··· Supplied information

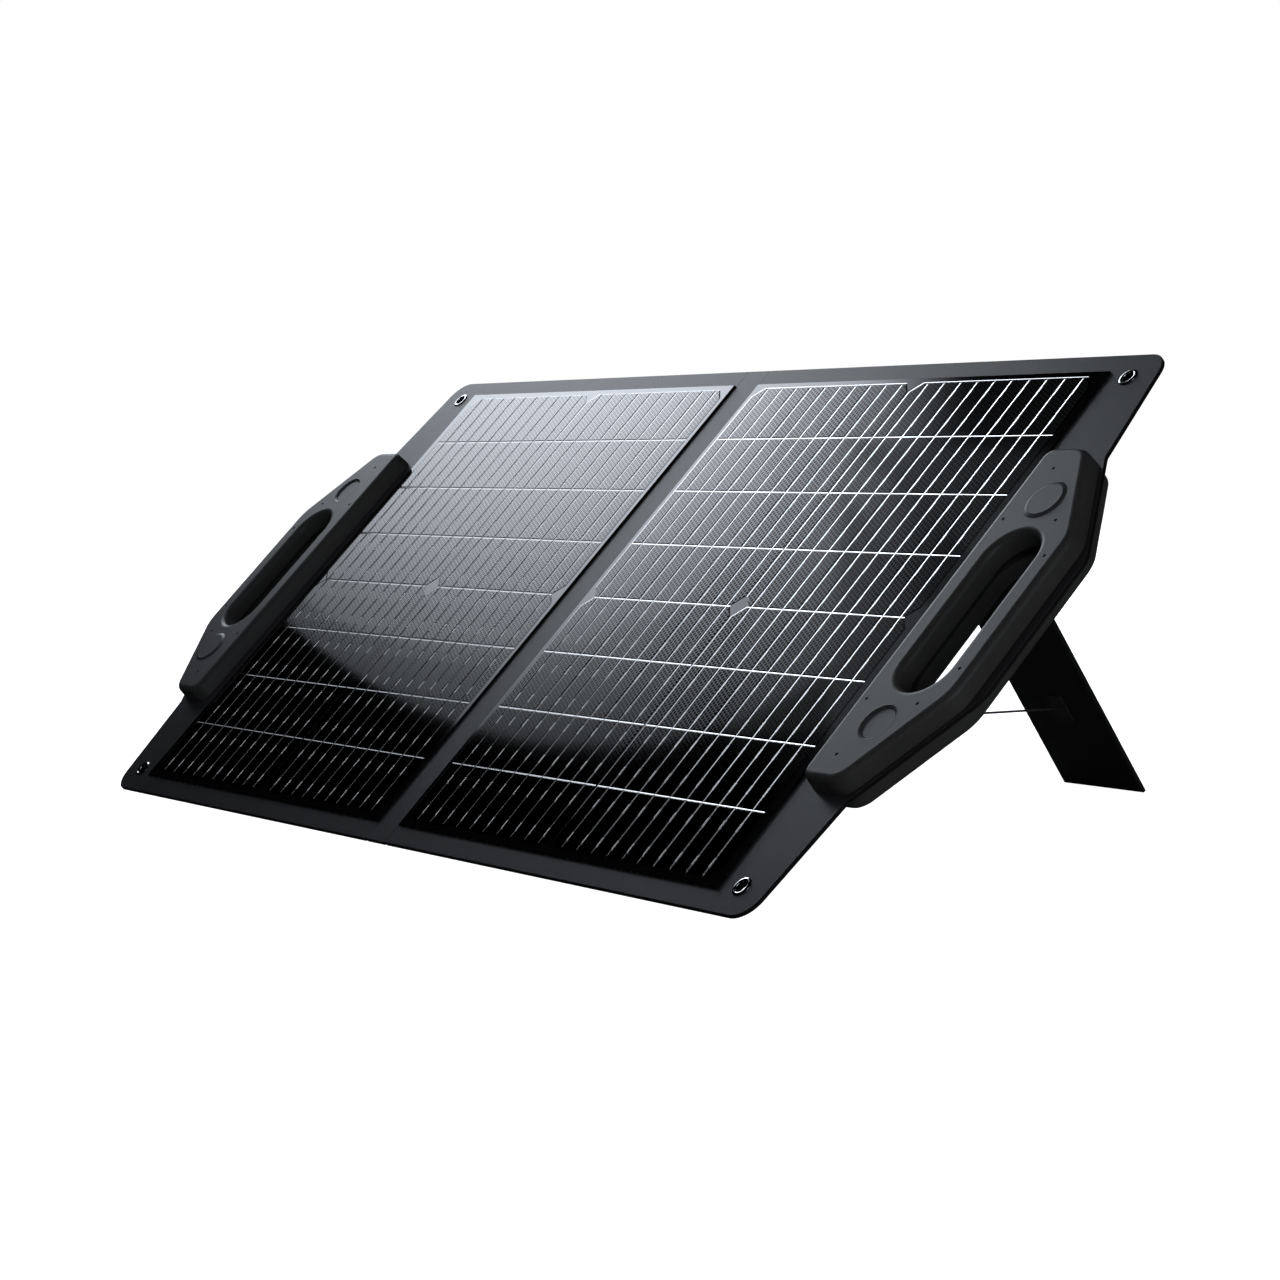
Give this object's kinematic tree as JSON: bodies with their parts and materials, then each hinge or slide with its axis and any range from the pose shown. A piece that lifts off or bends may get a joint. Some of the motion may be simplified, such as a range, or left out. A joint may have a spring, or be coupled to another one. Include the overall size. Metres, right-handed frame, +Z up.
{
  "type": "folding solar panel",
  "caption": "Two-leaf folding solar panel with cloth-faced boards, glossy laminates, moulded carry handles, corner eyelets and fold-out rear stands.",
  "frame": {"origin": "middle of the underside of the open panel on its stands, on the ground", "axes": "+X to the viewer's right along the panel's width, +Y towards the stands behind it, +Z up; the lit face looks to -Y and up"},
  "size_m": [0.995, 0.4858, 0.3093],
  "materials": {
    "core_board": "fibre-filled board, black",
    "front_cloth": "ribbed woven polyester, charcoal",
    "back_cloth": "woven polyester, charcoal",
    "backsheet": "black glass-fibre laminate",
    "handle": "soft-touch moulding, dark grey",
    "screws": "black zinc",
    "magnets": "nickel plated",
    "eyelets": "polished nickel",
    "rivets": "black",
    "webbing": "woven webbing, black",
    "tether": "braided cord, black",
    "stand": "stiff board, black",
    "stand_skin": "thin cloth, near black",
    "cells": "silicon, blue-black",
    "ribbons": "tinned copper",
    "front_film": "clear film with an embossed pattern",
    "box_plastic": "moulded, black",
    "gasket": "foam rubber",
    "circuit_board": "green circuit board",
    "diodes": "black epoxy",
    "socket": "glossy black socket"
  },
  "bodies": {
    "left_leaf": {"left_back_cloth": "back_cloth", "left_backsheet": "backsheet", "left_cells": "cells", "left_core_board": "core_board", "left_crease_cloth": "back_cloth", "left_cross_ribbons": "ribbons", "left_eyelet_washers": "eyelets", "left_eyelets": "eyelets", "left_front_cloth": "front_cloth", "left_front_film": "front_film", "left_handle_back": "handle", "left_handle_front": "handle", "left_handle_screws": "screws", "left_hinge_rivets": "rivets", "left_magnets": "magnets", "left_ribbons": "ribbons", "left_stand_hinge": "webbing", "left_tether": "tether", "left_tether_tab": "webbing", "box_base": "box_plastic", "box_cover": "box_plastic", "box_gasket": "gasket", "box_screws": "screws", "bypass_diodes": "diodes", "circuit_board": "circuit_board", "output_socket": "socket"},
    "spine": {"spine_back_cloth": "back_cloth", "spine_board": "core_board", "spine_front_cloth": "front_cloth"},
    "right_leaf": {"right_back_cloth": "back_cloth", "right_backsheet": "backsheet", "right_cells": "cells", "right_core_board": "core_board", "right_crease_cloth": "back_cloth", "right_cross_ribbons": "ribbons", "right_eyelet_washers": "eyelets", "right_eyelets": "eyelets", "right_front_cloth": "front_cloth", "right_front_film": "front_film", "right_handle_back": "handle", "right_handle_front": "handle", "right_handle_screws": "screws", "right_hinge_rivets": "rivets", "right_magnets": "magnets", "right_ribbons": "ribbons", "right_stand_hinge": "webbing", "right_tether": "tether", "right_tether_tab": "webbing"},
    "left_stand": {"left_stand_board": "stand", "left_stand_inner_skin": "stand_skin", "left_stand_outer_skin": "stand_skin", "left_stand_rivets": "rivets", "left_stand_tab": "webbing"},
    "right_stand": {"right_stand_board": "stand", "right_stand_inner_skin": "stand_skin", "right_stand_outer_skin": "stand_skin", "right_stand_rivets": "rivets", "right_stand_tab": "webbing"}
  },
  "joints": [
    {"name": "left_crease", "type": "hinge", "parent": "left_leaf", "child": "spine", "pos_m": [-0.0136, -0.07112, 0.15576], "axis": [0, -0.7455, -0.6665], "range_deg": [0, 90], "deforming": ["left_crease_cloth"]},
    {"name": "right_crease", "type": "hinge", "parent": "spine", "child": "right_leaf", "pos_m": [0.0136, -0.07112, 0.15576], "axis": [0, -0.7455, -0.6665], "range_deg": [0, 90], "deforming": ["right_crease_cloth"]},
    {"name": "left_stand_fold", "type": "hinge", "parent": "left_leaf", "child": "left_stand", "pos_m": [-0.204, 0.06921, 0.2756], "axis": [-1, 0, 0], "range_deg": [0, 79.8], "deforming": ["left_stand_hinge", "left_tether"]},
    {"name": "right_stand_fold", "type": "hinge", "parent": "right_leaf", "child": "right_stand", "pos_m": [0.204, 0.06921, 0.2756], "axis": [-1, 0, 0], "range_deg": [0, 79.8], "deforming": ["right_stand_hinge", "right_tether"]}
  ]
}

······

Return what is listed above, exactly and completely.

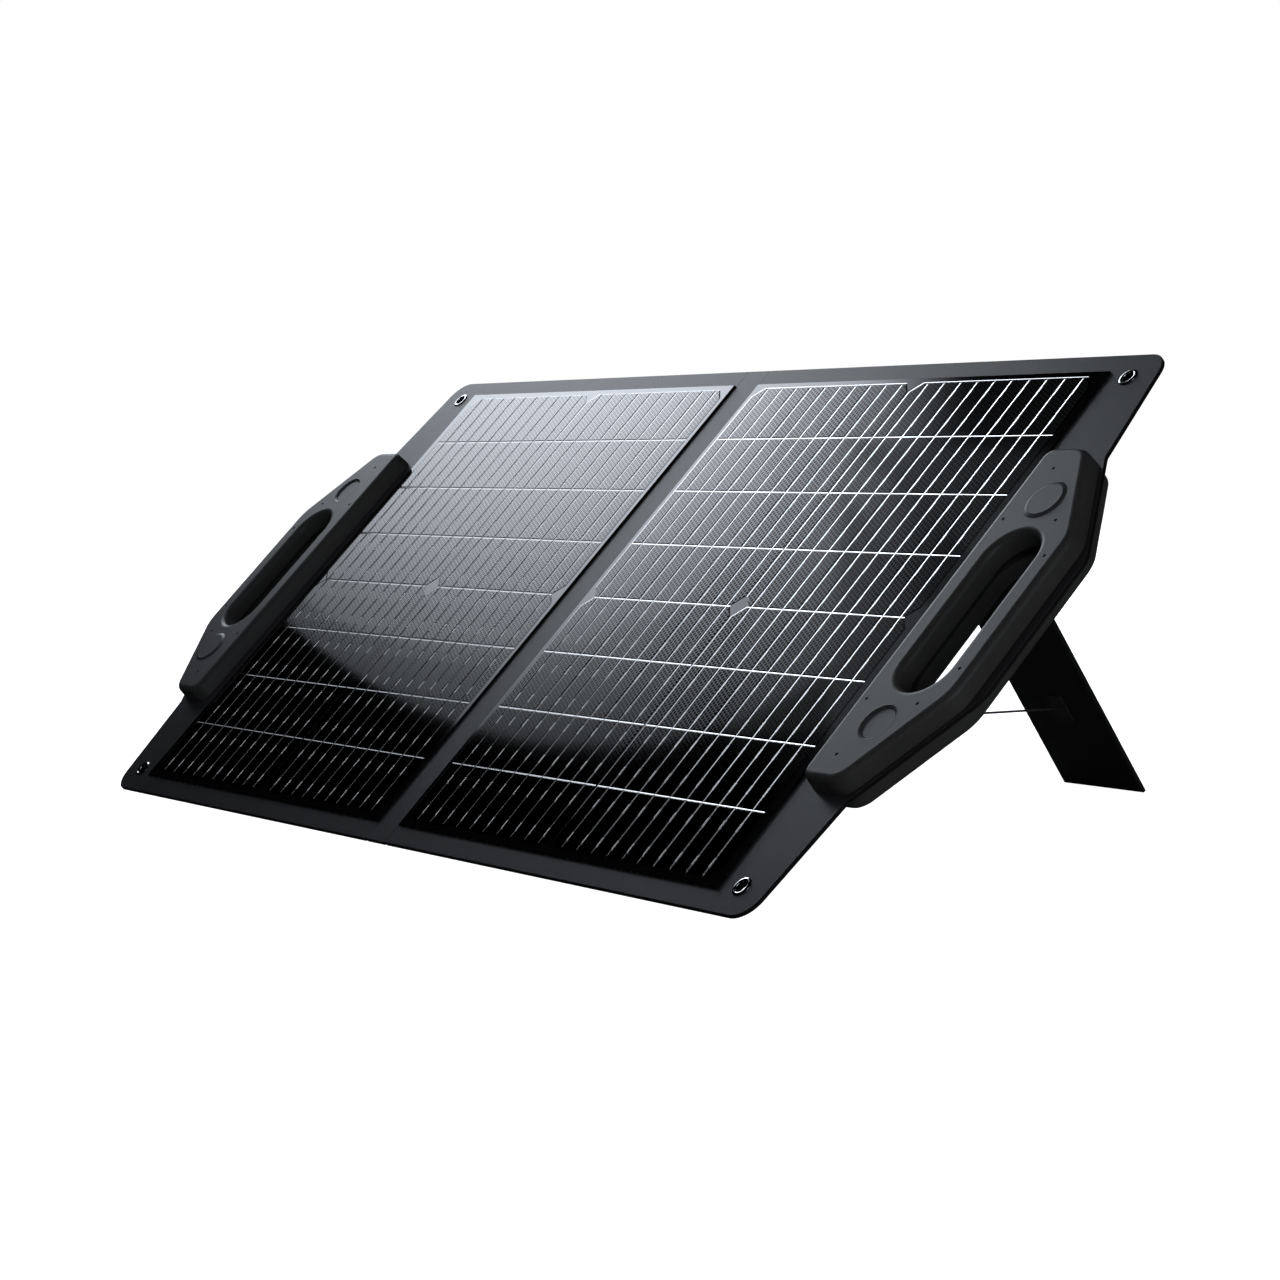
Give this object's kinematic tree as JSON: bodies with their parts and materials, then each hinge or slide with its axis and any range from the pose shown. A piece that lifts off or bends may get a joint. Some of the motion may be simplified, such as a range, or left out. A joint may have a spring, or be coupled to another one. Include the overall size. Metres, right-handed frame, +Z up.
{
  "type": "folding solar panel",
  "caption": "Two-leaf folding solar panel with cloth-faced boards, glossy laminates, moulded carry handles, corner eyelets and fold-out rear stands.",
  "frame": {"origin": "middle of the underside of the open panel on its stands, on the ground", "axes": "+X to the viewer's right along the panel's width, +Y towards the stands behind it, +Z up; the lit face looks to -Y and up"},
  "size_m": [0.995, 0.4858, 0.3093],
  "materials": {
    "core_board": "fibre-filled board, black",
    "front_cloth": "ribbed woven polyester, charcoal",
    "back_cloth": "woven polyester, charcoal",
    "backsheet": "black glass-fibre laminate",
    "handle": "soft-touch moulding, dark grey",
    "screws": "black zinc",
    "magnets": "nickel plated",
    "eyelets": "polished nickel",
    "rivets": "black",
    "webbing": "woven webbing, black",
    "tether": "braided cord, black",
    "stand": "stiff board, black",
    "stand_skin": "thin cloth, near black",
    "cells": "silicon, blue-black",
    "ribbons": "tinned copper",
    "front_film": "clear film with an embossed pattern",
    "box_plastic": "moulded, black",
    "gasket": "foam rubber",
    "circuit_board": "green circuit board",
    "diodes": "black epoxy",
    "socket": "glossy black socket"
  },
  "bodies": {
    "left_leaf": {"left_back_cloth": "back_cloth", "left_backsheet": "backsheet", "left_cells": "cells", "left_core_board": "core_board", "left_crease_cloth": "back_cloth", "left_cross_ribbons": "ribbons", "left_eyelet_washers": "eyelets", "left_eyelets": "eyelets", "left_front_cloth": "front_cloth", "left_front_film": "front_film", "left_handle_back": "handle", "left_handle_front": "handle", "left_handle_screws": "screws", "left_hinge_rivets": "rivets", "left_magnets": "magnets", "left_ribbons": "ribbons", "left_stand_hinge": "webbing", "left_tether": "tether", "left_tether_tab": "webbing", "box_base": "box_plastic", "box_cover": "box_plastic", "box_gasket": "gasket", "box_screws": "screws", "bypass_diodes": "diodes", "circuit_board": "circuit_board", "output_socket": "socket"},
    "spine": {"spine_back_cloth": "back_cloth", "spine_board": "core_board", "spine_front_cloth": "front_cloth"},
    "right_leaf": {"right_back_cloth": "back_cloth", "right_backsheet": "backsheet", "right_cells": "cells", "right_core_board": "core_board", "right_crease_cloth": "back_cloth", "right_cross_ribbons": "ribbons", "right_eyelet_washers": "eyelets", "right_eyelets": "eyelets", "right_front_cloth": "front_cloth", "right_front_film": "front_film", "right_handle_back": "handle", "right_handle_front": "handle", "right_handle_screws": "screws", "right_hinge_rivets": "rivets", "right_magnets": "magnets", "right_ribbons": "ribbons", "right_stand_hinge": "webbing", "right_tether": "tether", "right_tether_tab": "webbing"},
    "left_stand": {"left_stand_board": "stand", "left_stand_inner_skin": "stand_skin", "left_stand_outer_skin": "stand_skin", "left_stand_rivets": "rivets", "left_stand_tab": "webbing"},
    "right_stand": {"right_stand_board": "stand", "right_stand_inner_skin": "stand_skin", "right_stand_outer_skin": "stand_skin", "right_stand_rivets": "rivets", "right_stand_tab": "webbing"}
  },
  "joints": [
    {"name": "left_crease", "type": "hinge", "parent": "left_leaf", "child": "spine", "pos_m": [-0.0136, -0.07112, 0.15576], "axis": [0, -0.7455, -0.6665], "range_deg": [0, 90], "deforming": ["left_crease_cloth"]},
    {"name": "right_crease", "type": "hinge", "parent": "spine", "child": "right_leaf", "pos_m": [0.0136, -0.07112, 0.15576], "axis": [0, -0.7455, -0.6665], "range_deg": [0, 90], "deforming": ["right_crease_cloth"]},
    {"name": "left_stand_fold", "type": "hinge", "parent": "left_leaf", "child": "left_stand", "pos_m": [-0.204, 0.06921, 0.2756], "axis": [-1, 0, 0], "range_deg": [0, 79.8], "deforming": ["left_stand_hinge", "left_tether"]},
    {"name": "right_stand_fold", "type": "hinge", "parent": "right_leaf", "child": "right_stand", "pos_m": [0.204, 0.06921, 0.2756], "axis": [-1, 0, 0], "range_deg": [0, 79.8], "deforming": ["right_stand_hinge", "right_tether"]}
  ]
}